A few doors down from the café is a vegetarian restaurant called Lakshmivan that we have visited a good handful of times for their menu del dia—a large lunch of 4 courses for about $2.30 each, including tip. Their entrées have generally not impressed me (Steve thinks they're fine though…this is where I get picky), but one of our favorite first courses consists of potatoes with an almost curry-like cream sauce, over lettuce and tomato. It's fantastic.


Our other haunt is on Calle San Francisco, a place called Fez that serves up really good falafel and grilled chicken sandwiches. We've been there more than we'd like to admit, but the food is scrumptious, they wash the raw veggies they serve with purified water, and the two women who work as the waitstaff are wonderful. It's usually full of gringos, if it's full at all, but I guess we shouldn't try to pretend we're not gringos too. Still, before we leave this town I'd like to try out some of the more local eats. Alpaca, for instance, and of course ceviche.

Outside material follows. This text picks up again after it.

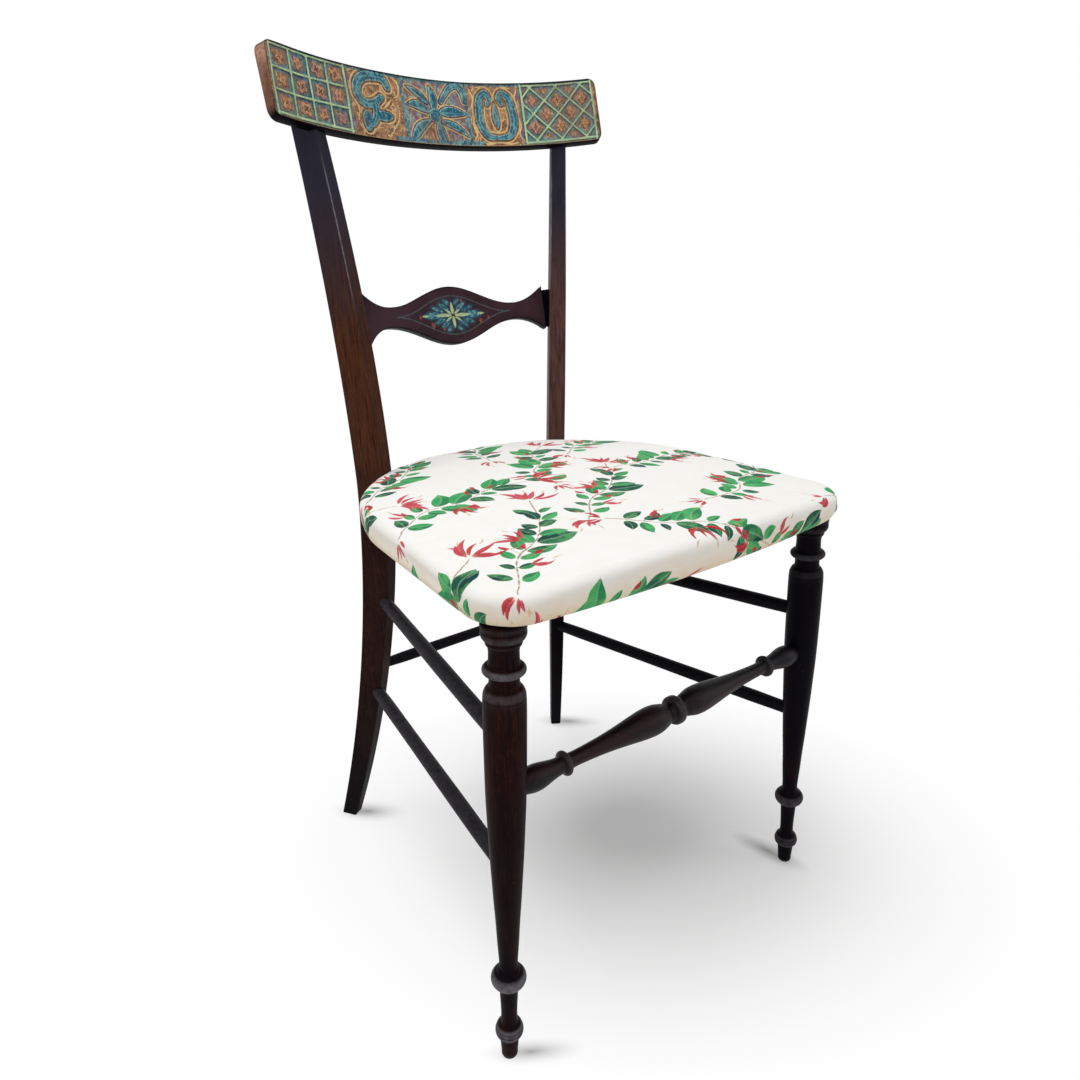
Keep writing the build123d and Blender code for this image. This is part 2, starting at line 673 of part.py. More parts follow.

We're a couple hours from the ocean (though plenty of fish comes from the rivers), but Arequipa is trying to become one of the gastronomic destinations of South America (and the world?), so the ceviche should still be good. Cuy (guinea pig) is another culinary specialty…but we might not go for that one. We'll have to see.

(Those colorful photos of dancers were taken at a March for Peace and Nonviolence on Christmas Eve, in the Plaza.)